Bien que ce soit recommandé, il n’est pas nécessaire de faire affaire avec un notaire ou un avocat pour préparer un tel document. Moyennant 3,95$, vous pouvez en télécharger un à partir du site des Publications du Québec.

Argent et couple: se faire confiance

Évidemment, ces cinq cas ne représentent qu’un petit échantillon des situations où l’argent et le couple forment un duo fragile. Pensons aux difficultés propres aux familles reconstituées, aux conjoints ayant une grande différence d’âge ou qui sont issus de cultures différentes, etc.

Pour le psychologue Pierre Faubert, une relation sera réussie si les conjoints acceptent de se faire mutuellement confiance. Cela suppose que l’honnêteté est au rendez-vous, car «elle permet à la lumière d’éclairer ses intentions et celles de l’autre».

Le moyen le plus simple d’allumer cette lumière consiste à réaliser des projets en commun. Pour beaucoup de couples, le projet commun par excellence est d’élever des enfants. Mais après? «S’il n’y a plus rien, chacun a tendance à se réfugier dans son petit monde. Il peut alors se développer des habitudes qui vont séparer les personnes plutôt que de les unir», prévient le spécialiste.
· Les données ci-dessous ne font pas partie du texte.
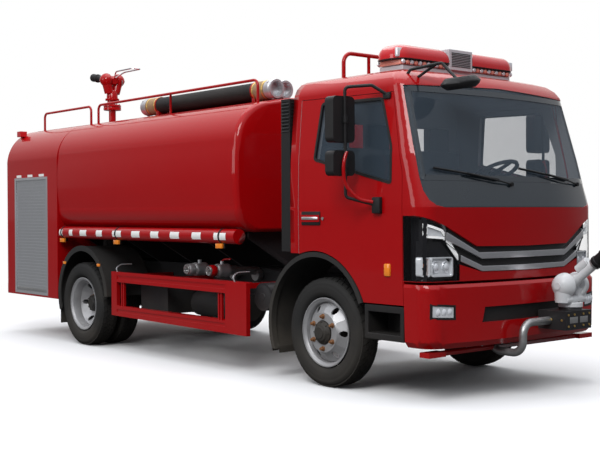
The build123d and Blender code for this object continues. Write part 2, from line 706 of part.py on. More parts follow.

Que faire pour éviter cet isolement ? Eh bien, pourquoi ne pas partir en voyage? Se retrouver seuls en terrain plus ou moins connu incite à échanger avec son partenaire! «Puis on agit différemment quand on est à l’étranger, car on est toujours en alerte, note M. Faubert. C’est un bon moyen de se révéler à soi et de découvrir l’autre.» Une fois que le climat de confiance est restauré, ou du moins amélioré, les disputes autour de l’argent sont moins douloureuses. Les couples peuvent les régler dans une ambiance plus sereine. Ce sera une grande victoire pour eux.